One of the greatest lessons horses teach is that trust begins when we stop pretending.

That doesn’t mean we dump every emotion on everyone around us. It doesn’t mean we lose self-control or make our feelings someone else’s responsibility.

It simply means being honest.

Honest with ourselves, with God, and with the people we love.

Many of us spend tremendous energy trying to appear strong, calm, and in control. Yet the people around us often sense the anxiety, frustration, or hurt beneath the surface anyway.

The result is a disconnect.

Our words say one thing.

Our lives say another.

And relationships struggle because people don’t know which version of us to trust.

The Gospel Begins With Honesty

This is one of the reasons the Gospel is so powerful.

God never asks us to pretend.

In fact, Scripture repeatedly calls us into honesty.

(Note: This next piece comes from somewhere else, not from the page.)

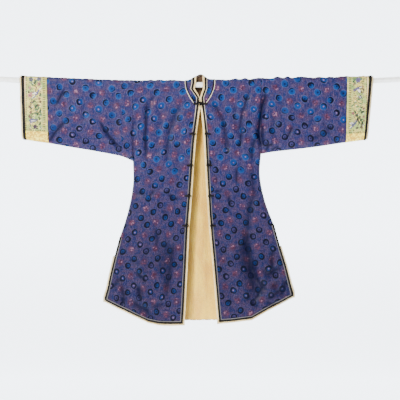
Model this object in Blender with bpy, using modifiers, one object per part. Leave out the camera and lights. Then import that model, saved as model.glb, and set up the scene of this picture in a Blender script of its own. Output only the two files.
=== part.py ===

King David poured out his fears, failures, anger, and grief before God. The Psalms are filled with raw prayers from someone who stopped pretending everything was fine.

1 John 1:8-9 tells us:

“If we claim to be without sin, we deceive ourselves and the truth is not in us. If we confess our sins, he is faithful and just and will forgive us our sins and purify us from all unrighteousness.”

Notice that confession comes before healing.
Honesty comes before restoration.
Authenticity comes before transformation.

The Gospel begins with the admission that we are not as strong, wise, or put together as we would like people to believe.

It begins when we stop performing and start trusting.

The good news of Jesus is not that perfect people are accepted by God.

The good news is that broken people are welcomed by grace.

And when we learn to live in that grace, we become free to be honest with others as well.

Trust Grows Where Authenticity Lives

The healthiest relationships aren’t built on flawless people.

They’re built on truthful people.

Parents who can admit they don’t have all the answers.
Mentors who can acknowledge their mistakes.
Friends who can say, “I’m having a hard day.”
Spouses who can be vulnerable enough to say, “I’m hurt.”
Leaders who don’t feel the need to project strength every moment of every day.

That’s where trust begins.

Not when we become perfect.

But when we become real.

Dixie taught me that long before I understood it.

I thought I was trying to convince a horse that I wasn’t nervous.

I wound up learning that authenticity matters more than appearances.

And that’s a lesson that has served me far beyond the pasture.

Because whether you’re working with a horse, building a marriage, raising a family, mentoring a teenager, leading a church, or deepening a friendship, building trust in relationships always begins in the same place:

Stop pretending.

Start being real.


If You Want to Read More

Building trust in relationships is a theme that runs throughout much of what we do at Rising Hope Rescue Ranch. If this article resonated with you, here are a few others you may enjoy:

Helping Kids Handle Stress: What Your Child Learns From How You Handle Stress
Children are constantly watching how the adults around them respond to pressure. Discover why your reactions may be teaching more than your words.

Helping Kids Handle Stress: Borrowed Confidence
Just as young horses gain courage by following a trusted leader, children often learn confidence by borrowing it from the adults around them.

You Are the Environment Your Child Grows In
The atmosphere we create has a powerful impact on the people around us. Learn why emotional safety often begins with the adults in the room.

Repairing the Relationship After You Get It Wrong
Every relationship experiences mistakes and misunderstandings. What matters most is what happens next.

Biblical Reflection

If you’d like to explore this topic through Scripture, spend some time with:

  • Psalm 51 — David’s prayer of honest confession.
  • Psalm 139:23-24 — Inviting God to search our hearts.
  • John 4:1-26 — Jesus’ conversation with the Samaritan woman.
  • 1 John 1:5-10 — The freedom that comes from walking in the light.

Authenticity isn’t about exposing every thought or emotion. It’s about living truthfully before God and others. As Dixie taught me years ago, trust begins when we stop pretending. Scripture reminds us that healing often begins in the very same place.